Ken slid gingerly into the booth, trying to find a comfortable position. Our booth had totally flat-back wooden benches, no curves of any kind.
“Bad back,” he said. “Bad, bad back.”
“That why you retired?”
“Didn’t retire so much as they booted me out with a medical disability. My back locked up, one night. It’s quite a story, but I knew the next week I’d seen the last of being a detective.”
“What happened?”
“You really want to know?”
“Yeah. Unless the food’s coming right away.”
Ken studied the action in what we could see of the kitchen.
“My guess, since I’m a regular and know the process, we’ve got at least fifteen minutes.”
He knew I didn’t want to talk about anything remotely personal, anything at all about reality. Nor did he. Small talk. First order of the day, before breakfast.
“How do they serve food here?”
“When your order is ready, the waitron just looks around the room for the inflatable, they’re all about two feet long, like this guy sitting right here on our table. When the order comes over, the waitron takes away the inflatable. And here’s Angelina with coffee and water.

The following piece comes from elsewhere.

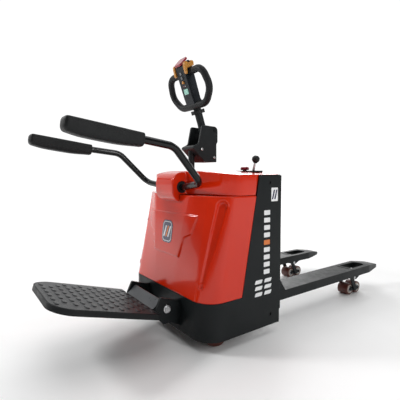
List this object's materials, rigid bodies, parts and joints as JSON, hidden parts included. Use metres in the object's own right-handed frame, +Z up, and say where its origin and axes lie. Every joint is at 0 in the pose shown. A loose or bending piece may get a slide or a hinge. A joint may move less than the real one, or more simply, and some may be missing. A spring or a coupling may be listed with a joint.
{
  "type": "electric pallet truck",
  "caption": "Ride-on electric pallet truck with a tiller, two fold-down side arms, a folding platform and forks with tandem load rollers.",
  "frame": {"origin": "on the floor, under the middle of the truck's overall length and width, forks raised and platform at its sprung height", "axes": "+Y from the operator towards the fork tips, +Z up, +X to the truck's right-hand side seen from the platform looking at the forks"},
  "size_m": [0.796, 2.3606, 1.51],
  "materials": {
    "black_paint": "satin powder coat",
    "frame_paint": "matt powder coat",
    "grey_black_paint": "satin powder coat",
    "grey_paint": "satin enamel",
    "red_cover": "moulded gloss",
    "black_plastic": "fine grain",
    "head_plastic": "fine grain",
    "soft_grip": "matt, fine grain",
    "pad_foam": "matt, ribbed",
    "mat_rubber": "matt, raised studs",
    "screen": "clear window over a pale green screen",
    "red_button": "moulded gloss",
    "amber_plastic": "moulded semi-gloss",
    "grey_button": "moulded satin",
    "zinc": "bright zinc plate",
    "bright_steel": "ground steel",
    "cast_housing": "painted casting",
    "alloy": "bead blasted",
    "battery_case": "moulded satin",
    "roller_tread": "cast polyurethane, semi-gloss",
    "drive_tread": "cast polyurethane, semi-gloss"
  },
  "bodies": {
    "chassis": {"chassis_shell": "black_paint", "chassis_frame": "frame_paint", "front_cover": "red_cover", "top_cover": "red_cover", "cover_screws": "black_plastic", "battery_pack": "battery_case", "motor_controller": "alloy", "hydraulic_unit": "grey_paint", "lift_cylinder": "black_paint", "steering_bearing": "bright_steel", "arm_bushes": "black_plastic", "lift_rails": "bright_steel", "platform_brackets": "black_paint", "platform_bolts": "zinc", "switch_plate": "black_plastic", "link_brackets": "frame_paint"},
    "steered_unit": {"steering_column": "frame_paint", "tiller_bracket": "grey_black_paint", "drive_motor": "grey_paint", "gearbox": "cast_housing"},
    "drive_wheel": {"drive_tyre": "drive_tread", "drive_hub": "cast_housing"},
    "tiller": {"tiller_shaft": "black_paint", "tiller_collar": "black_plastic", "tiller_head": "head_plastic", "handle_loop": "soft_grip", "display": "screen"},
    "belly_cap": {"belly_button": "red_button"},
    "paddles": {"drive_paddles": "amber_plastic"},
    "horn_cap": {"horn_button": "amber_plastic"},
    "lift_cap": {"lift_button": "grey_button"},
    "lower_cap": {"lower_button": "grey_button"},
    "emergency_cap": {"emergency_button": "red_button"},
    "lever": {"lever_stem": "zinc", "lever_knob": "black_plastic"},
    "side_arm_left": {"arm_tube_left": "black_paint", "arm_pad_left": "pad_foam"},
    "side_arm_right": {"arm_tube_right": "black_paint", "arm_pad_right": "pad_foam"},
    "platform": {"platform_tray": "frame_paint", "platform_mat": "mat_rubber"},
    "caster_left": {"caster_yoke_left": "zinc"},
    "caster_right": {"caster_yoke_right": "zinc"},
    "caster_tread_left": {"caster_wheel_left": "roller_tread"},
    "caster_tread_right": {"caster_wheel_right": "roller_tread"},
    "forks": {"fork_frame": "black_paint", "piston_rod": "bright_steel", "fork_pins": "zinc"},
    "load_arm_left": {"wheel_arm_left": "frame_paint"},
    "bogie_frame_left": {"bogie_left": "frame_paint"},
    "push_bar_left": {"push_rod_left": "frame_paint"},
    "lift_rocker_left": {"rocker_left": "frame_paint"},
    "load_roller_left_front": {"roller_left_front": "roller_tread"},
    "load_roller_left_rear": {"roller_left_rear": "roller_tread"},
    "load_arm_right": {"wheel_arm_right": "frame_paint"},
    "bogie_frame_right": {"bogie_right": "frame_paint"},
    "push_bar_right": {"push_rod_right": "frame_paint"},
    "lift_rocker_right": {"rocker_right": "frame_paint"},
    "load_roller_right_front": {"roller_right_front": "roller_tread"},
    "load_roller_right_rear": {"roller_right_rear": "roller_tread"}
  },
  "joints": [
    {"name": "fork_lift", "type": "slide", "parent": "chassis", "child": "forks", "axis": [0, 0, 1], "range_m": [-0.11, 0]},
    {"name": "steering", "type": "hinge", "parent": "chassis", "child": "steered_unit", "pos_m": [0, -0.34468, 0.3], "axis": [0, 0, 1], "range_deg": [-90, 90]},
    {"name": "drive_wheel_spin", "type": "hinge", "parent": "steered_unit", "child": "drive_wheel", "pos_m": [0, -0.34468, 0.115], "axis": [1, 0, 0], "continuous": true},
    {"name": "tiller_tilt", "type": "hinge", "parent": "steered_unit", "child": "tiller", "pos_m": [0, -0.21968, 1.119], "axis": [1, 0, 0], "range_deg": [-10, 60]},
    {"name": "belly_button_press", "type": "slide", "parent": "tiller", "child": "belly_cap", "axis": [0, -0.7604, 0.6494], "range_m": [-0.004, 0], "stiffness_N_per_m": 2000, "springref_m": 0.002},
    {"name": "drive_paddles_turn", "type": "hinge", "parent": "tiller", "child": "paddles", "pos_m": [0, -0.39209, 1.4578], "axis": [1, 0, 0], "range_deg": [-15, 15], "stiffness_Nm_per_rad": 1.2},
    {"name": "horn_button_press", "type": "slide", "parent": "tiller", "child": "horn_cap", "axis": [0, -0.9483, -0.3173], "range_m": [-0.003, 0], "stiffness_N_per_m": 700, "springref_m": 0.001},
    {"name": "lower_button_press", "type": "slide", "parent": "tiller", "child": "lower_cap", "axis": [0, -0.9483, -0.3173], "range_m": [-0.003, 0], "stiffness_N_per_m": 700, "springref_m": 0.001},
    {"name": "lift_button_press", "type": "slide", "parent": "tiller", "child": "lift_cap", "axis": [0, -0.9483, -0.3173], "range_m": [-0.003, 0], "stiffness_N_per_m": 700, "springref_m": 0.001},
    {"name": "emergency_button_press", "type": "slide", "parent": "chassis", "child": "emergency_cap", "axis": [0, 0, 1], "range_m": [-0.004, 0]},
    {"name": "hydraulic_lever_tilt", "type": "hinge", "parent": "chassis", "child": "lever", "pos_m": [0.256, -0.10568, 0.871], "axis": [1, 0, 0], "range_deg": [-15, 15], "stiffness_Nm_per_rad": 2},
    {"name": "side_arm_fold_left", "type": "hinge", "parent": "chassis", "child": "side_arm_left", "pos_m": [-0.068, -0.46668, 0.797], "axis": [1, 0, 0], "range_deg": [0, 100]},
    {"name": "side_arm_fold_right", "type": "hinge", "parent": "chassis", "child": "side_arm_right", "pos_m": [0.068, -0.46668, 0.797], "axis": [1, 0, 0], "range_deg": [0, 100]},
    {"name": "platform_fold", "type": "hinge", "parent": "chassis", "child": "platform", "pos_m": [0, -0.61668, 0.189], "axis": [-1, 0, 0], "range_deg": [-16.5, 72], "stiffness_Nm_per_rad": 30, "springref_deg": 70.47},
    {"name": "caster_swivel_left", "type": "hinge", "parent": "chassis", "child": "caster_left", "pos_m": [-0.299, -0.43968, 0.17], "axis": [0, 0, 1], "continuous": true},
    {"name": "caster_spin_left", "type": "hinge", "parent": "caster_left", "child": "caster_tread_left", "pos_m": [-0.31162, -0.42166, 0.0575], "axis": [-0.8192, -0.5736, 0], "continuous": true},
    {"name": "caster_swivel_right", "type": "hinge", "parent": "chassis", "child": "caster_right", "pos_m": [0.299, -0.43968, 0.17], "axis": [0, 0, 1], "continuous": true},
    {"name": "caster_spin_right", "type": "hinge", "parent": "caster_right", "child": "caster_tread_right", "pos_m": [0.31162, -0.42166, 0.0575], "axis": [-0.8192, 0.5736, 0], "continuous": true},
    {"name": "wheel_arm_swing_left", "type": "hinge", "parent": "forks", "child": "load_arm_left", "pos_m": [-0.265, 0.81032, 0.134], "axis": [1, 0, 0], "range_deg": [0, 69.36]},
    {"name": "bogie_level_left", "type": "hinge", "parent": "load_arm_left", "child": "bogie_frame_left", "pos_m": [-0.265, 0.86282, 0.04], "axis": [1, 0, 0], "range_deg": [-69.36, 0]},
    {"name": "push_rod_level_left", "type": "hinge", "parent": "load_arm_left", "child": "push_bar_left", "pos_m": [-0.265, 0.82853, 0.16032], "axis": [1, 0, 0], "range_deg": [-69.36, 0]},
    {"name": "rocker_swing_left", "type": "hinge", "parent": "forks", "child": "lift_rocker_left", "pos_m": [-0.265, 0.02032, 0.168], "axis": [1, 0, 0], "range_deg": [-69.36, 0]},
    {"name": "roller_spin_left_front", "type": "hinge", "parent": "bogie_frame_left", "child": "load_roller_left_front", "pos_m": [-0.265, 0.81932, 0.04], "axis": [1, 0, 0], "continuous": true},
    {"name": "roller_spin_left_rear", "type": "hinge", "parent": "bogie_frame_left", "child": "load_roller_left_rear", "pos_m": [-0.265, 0.90632, 0.04], "axis": [1, 0, 0], "continuous": true},
    {"name": "wheel_arm_swing_right", "type": "hinge", "parent": "forks", "child": "load_arm_right", "pos_m": [0.265, 0.81032, 0.134], "axis": [1, 0, 0], "range_deg": [0, 69.36]},
    {"name": "bogie_level_right", "type": "hinge", "parent": "load_arm_right", "child": "bogie_frame_right", "pos_m": [0.265, 0.86282, 0.04], "axis": [1, 0, 0], "range_deg": [-69.36, 0]},
    {"name": "push_rod_level_right", "type": "hinge", "parent": "load_arm_right", "child": "push_bar_right", "pos_m": [0.265, 0.82853, 0.16032], "axis": [1, 0, 0], "range_deg": [-69.36, 0]},
    {"name": "rocker_swing_right", "type": "hinge", "parent": "forks", "child": "lift_rocker_right", "pos_m": [0.265, 0.02032, 0.168], "axis": [1, 0, 0], "range_deg": [-69.36, 0]},
    {"name": "roller_spin_right_front", "type": "hinge", "parent": "bogie_frame_right", "child": "load_roller_right_front", "pos_m": [0.265, 0.81932, 0.04], "axis": [1, 0, 0], "continuous": true},
    {"name": "roller_spin_right_rear", "type": "hinge", "parent": "bogie_frame_right", "child": "load_roller_right_rear", "pos_m": [0.265, 0.90632, 0.04], "axis": [1, 0, 0], "continuous": true}
  ],
  "couplings": [
    {"joint": "wheel_arm_swing_left", "follows": "fork_lift", "rad_per_m": -11.005},
    {"joint": "bogie_level_left", "follows": "fork_lift", "rad_per_m": 11.005},
    {"joint": "push_rod_level_left", "follows": "fork_lift", "rad_per_m": 11.005},
    {"joint": "rocker_swing_left", "follows": "fork_lift", "rad_per_m": 11.005},
    {"joint": "wheel_arm_swing_right", "follows": "fork_lift", "rad_per_m": -11.005},
    {"joint": "bogie_level_right", "follows": "fork_lift", "rad_per_m": 11.005},
    {"joint": "push_rod_level_right", "follows": "fork_lift", "rad_per_m": 11.005},
    {"joint": "rocker_swing_right", "follows": "fork_lift", "rad_per_m": 11.005}
  ]
}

“You don’t want to hear cop stories,” Ken said to me. After Angelina set down two heavy china mugs and plastic glasses of water with straws.
“Try me.”
“Okay,” he said. “Most of my really good cop stories are about one of two things. My body, or my gun. So. There was this Russian immigrant nutcase. He’d been tortured by the secret police, whatever alphabet-soup secret police were around in Moscow. This guy, he also liked to abuse kids. Not just slapping, but, like, kicking them. Dennise was my partner at the time. She’s also my longtime friend and cohort, now, you really want to hear stories about me, she could tell you things I’ve forgotten. Anyway. This Russian guy. We went to arrest him and he tried to slam the door on us. Dennise blocked it with her foot, and when he looked around the door to see what was blocking it, I stuck a can of pepper spray in his face and soaked him down. He was a little startled by that, judging from the scream, and he backed away enough for us to knock the door open and get in. We were there because of a call about his nine-year-old son. Dennise kept trying to get the kid out of the house, and to keep him out, but the fight was on between him and me, with Dennise helping when she could. We were all gagging, snotting, and crying from the pepper spray. That stuff gets everywhere. Anyway, I slugged it out with him, breaking his nose, closing one eye, and finally knocking some teeth out. When he got a little woozy for a second, we managed to get cuffs on him. We were all covered with blood and sweat and goo. It didn’t take long for him to recover. The backup units that came ended up having to suitcase him. That’s when you tie the feet together, lay them on their stomach, and tie the feet to the handcuffs behind the back. It’s also how a few suspects have developed serious and fatal breathing problems after the extreme exertion and stress.”